I realize this is explosive territory because Asian-Americans, particularly Chinese-Americans, fear getting caught up in the mounting U.S.-Chinese confrontation. Bad things, like the incarceration of Japanese-Americans during World War II and the anti-Chinese laws of the late 19th Century, have unquestionably happened.
But Jessica Chen Weiss, writing an essay in today’s New York Times, goes too far in trying to persuade Americans that they are not ALREADY in a massive, technologically intensive confrontation. Here are her last two paragraphs:
“Reflexively maneuvering to out-compete or thwart China only validates hard-liners in Beijing who believe that America is implacably hostile and that the only response lies in undermining the United States.
“By continuing on that road, the world’s two most powerful countries may end up turning each other into the enemies that they fear.”
First of all, the “hard-liners” are overwhelmingly in control of China’s party-state-military apparatus, thanks to President Xi Jinping. They are not hiding in the shadows. These Marxist-Leninist hardliners have abandoned decades of the Chinese practice of tolerating the existence of a private sector along side separate governmental and Communist Party centers of power. The hardliners in the party are consolidating control of all aspects of life in China and they have put China on a path to undermine America’s democracy and national security, as co-author Michael McLaughlin and I argue in our new book, “Battlefield Cyber: How China and Russia Are Undermining Our Democracy and National Security.” (Available for pre-order here.)
These two authoritarian states, dominated by China, are in very act of penetrating U.S. computing systems on a massive scale. Both are flooding our social media with disinformation and seeking to undermine Americans’ confidence in their own institutions and to further inflame the deep culture wars that have already gone too far. TikTok is clearly part of a strategy of cognitive warfare. The Chinese have stolen billions of pieces of data from Americans and stolen so much technology that the American military is now looking at a People’s Liberation Army that is equipped with many aircraft, and even an aircraft carrier, that were built on the basis of American designs. The Chinese government has established secret police stations around the world to monitor the Chinese diaspora. Jessica Chen Weiss mentions none of this because she is a foreign policy expert. The entire U.S. foreign policy establishment is missing the true nature of the challenge that China and Russia are mounting because they don’t understand the technological dimension.

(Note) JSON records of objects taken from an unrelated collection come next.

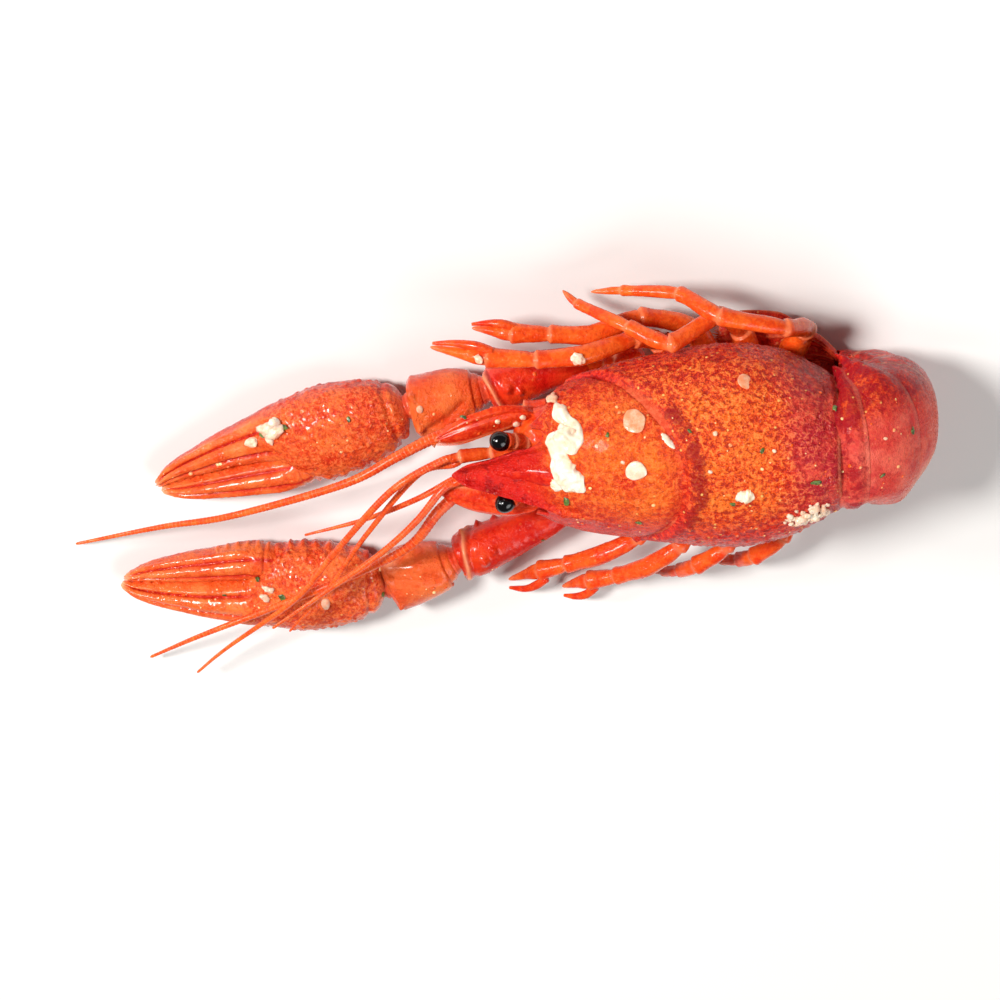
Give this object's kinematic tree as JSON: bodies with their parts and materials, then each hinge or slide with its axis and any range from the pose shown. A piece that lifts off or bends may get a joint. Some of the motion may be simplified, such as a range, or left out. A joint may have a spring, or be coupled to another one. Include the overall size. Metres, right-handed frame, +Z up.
{
  "type": "cooked crayfish",
  "caption": "Whole boiled crayfish in its shell, tail curled under the body, claws stretched forward.",
  "frame": {"origin": "bottom centre of the box round the whole animal, on the table it lies on", "axes": "+X from the head towards the tail, +Y to the animal's right, +Z up from the table"},
  "size_m": [0.1084, 0.0492, 0.0272],
  "materials": {
    "shell_orange": "boiled shell, orange-red, mottled, wet with butter",
    "shell_red": "boiled shell, deep red, wet with butter",
    "shell_pink": "boiled shell, pinkish red, wet with butter",
    "leg_red": "thin leg and feeler shell, red, glossy",
    "belly_cream": "soft cream-orange underside",
    "eye_black": "glossy black"
  },
  "bodies": {
    "root": {"carapace": "shell_orange", "underside": "belly_cream", "tail_ring_1": "shell_pink", "tail_ring_2": "shell_pink", "tail_ring_3": "shell_pink", "tail_ring_4": "shell_red", "tail_ring_5": "shell_red", "tail_ring_6": "shell_red", "telson": "shell_red", "tail_blade_inner_right": "shell_red", "tail_blade_inner_left": "shell_red", "tail_blade_outer_right": "shell_red", "tail_blade_outer_left": "shell_red", "eye_right": "eye_black", "eye_left": "eye_black", "feeler_long_right": "leg_red", "feeler_long_left": "leg_red", "feeler_short_right": "leg_red", "feeler_short_left": "leg_red", "feeler_fine_right": "leg_red", "feeler_fine_left": "leg_red", "feeler_scale_right": "shell_red", "feeler_scale_left": "shell_red", "jaw_leg_right": "leg_red", "jaw_leg_left": "leg_red", "claw_right_base": "leg_red", "claw_right_arm": "leg_red", "claw_right_wrist": "shell_orange", "claw_right_palm": "shell_orange", "claw_right_finger": "shell_orange", "claw_left_base": "leg_red", "claw_left_arm": "leg_red", "claw_left_wrist": "shell_orange", "claw_left_palm": "shell_orange", "claw_left_finger": "shell_orange", "leg_right_1": "leg_red", "leg_right_2": "leg_red", "leg_right_3": "leg_red", "leg_right_4": "leg_red", "leg_left_1": "leg_red", "leg_left_2": "leg_red", "leg_left_3": "leg_red", "leg_left_4": "leg_red", "leg_right_1_pincer": "leg_red", "leg_right_2_pincer": "leg_red", "leg_left_1_pincer": "leg_red", "leg_left_2_pincer": "leg_red"}
  },
  "joints": []
}
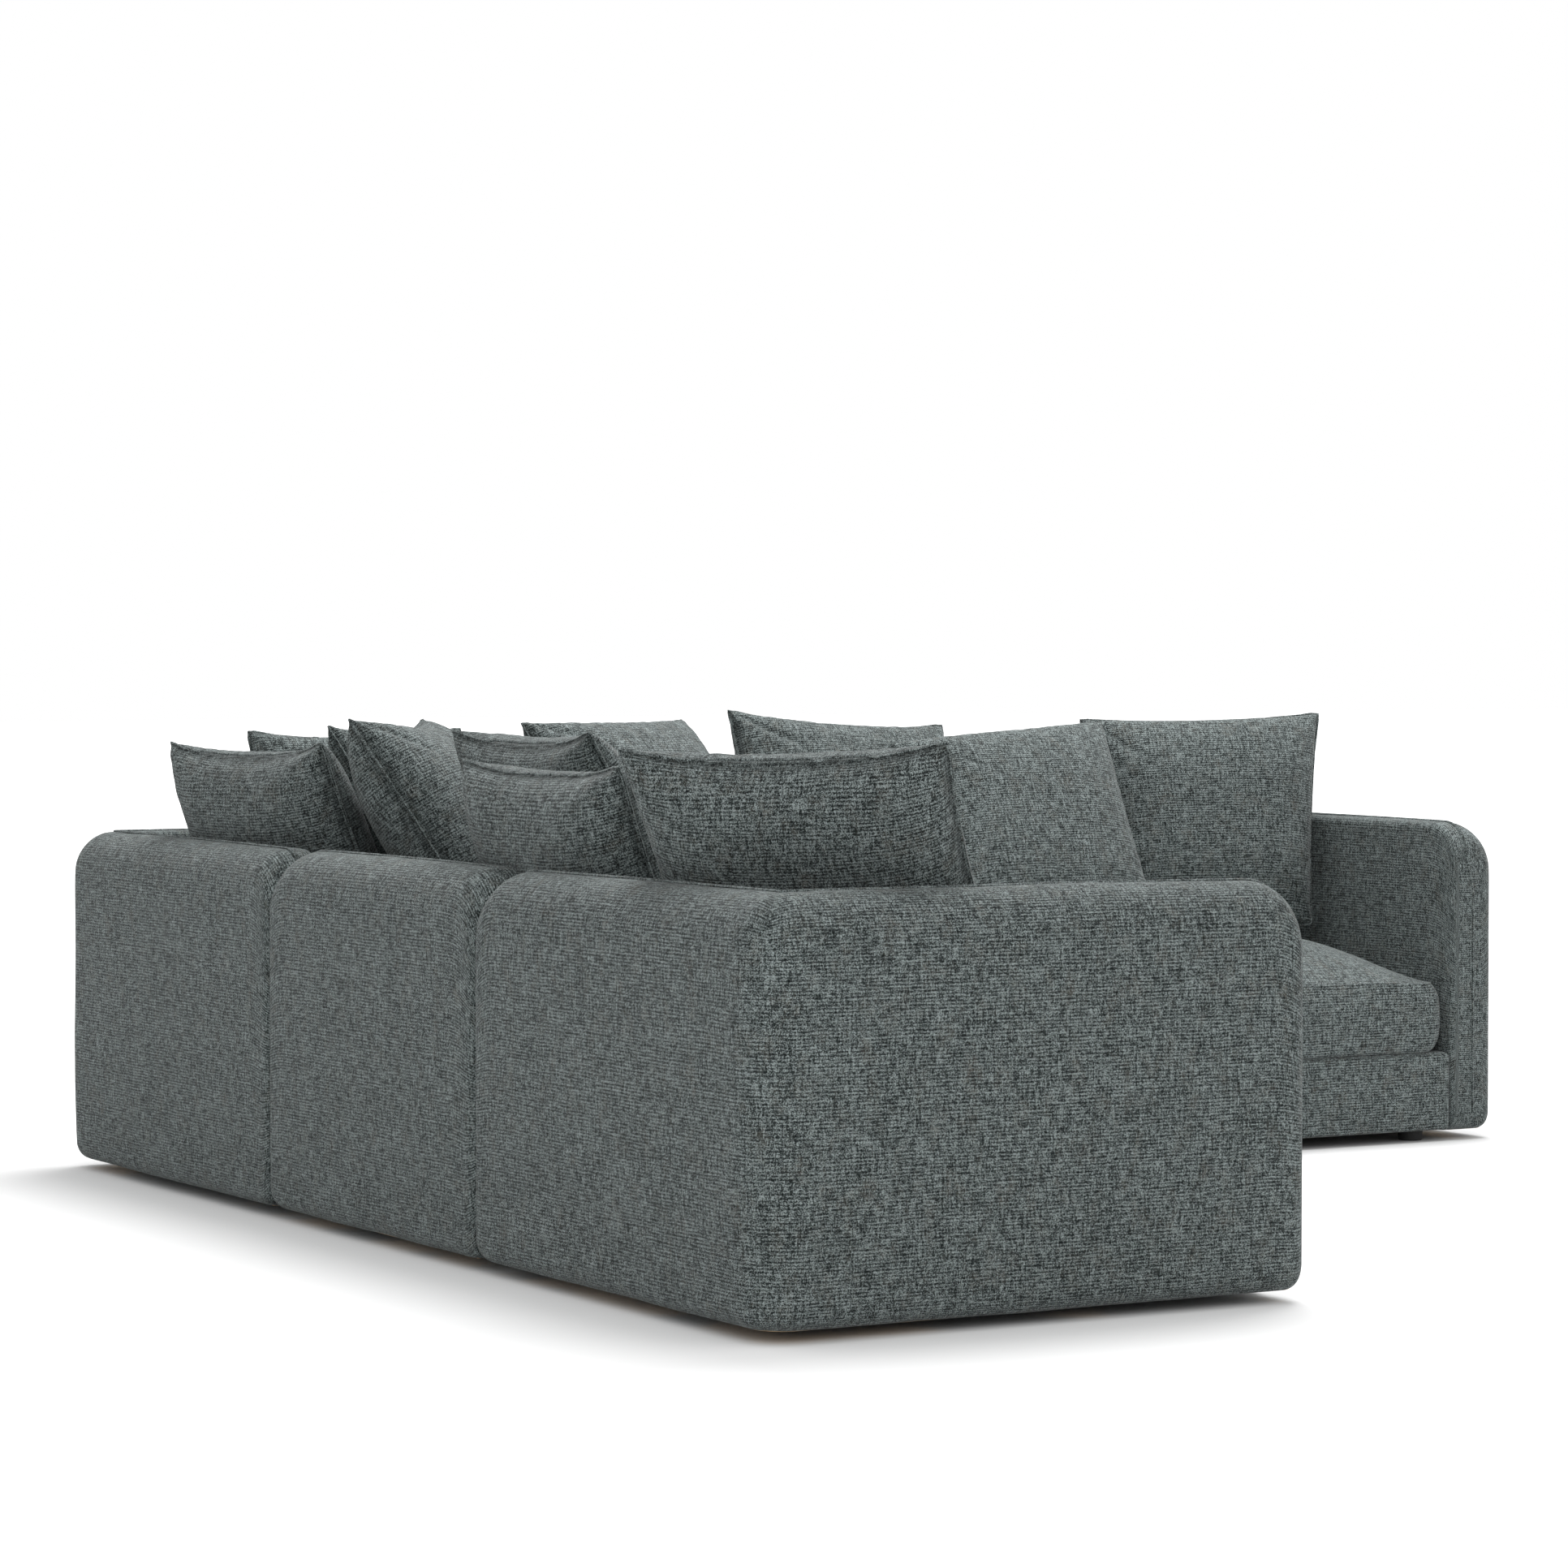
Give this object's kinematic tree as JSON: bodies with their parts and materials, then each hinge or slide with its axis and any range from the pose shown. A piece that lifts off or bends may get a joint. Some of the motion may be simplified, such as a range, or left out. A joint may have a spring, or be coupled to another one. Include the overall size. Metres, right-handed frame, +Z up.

Jessica Chen Weiss has been candid in other settings talking about how her Asian mother in Seattle (where Chen Weiss was born) fears walking the streets because of anti-Asian violence. Chen Weiss self-identifies as half-Asian, half-white. I completely understand the impulse of Chinese-Americans, through such bodies as the Committee of 100, to seek to defuse the strengthening U.S. conviction that China is behaving in fundamentally hostile ways. Chen Weiss is a professor at Cornell University, but also has an affiliation with the Asia Society, which is dominated by Hong Kong billionaires loyal to Beijing.
I submit that the better course for Chen Weiss and all Asian-Americans is to help the United States identify and combat China’s underhanded strategies and prove that Asian-Americans are essential in helping America formulate a coherent response, which it has not yet established. By helping to lead, they could guarantee that Americans are grateful to them, not resentful and suspicious.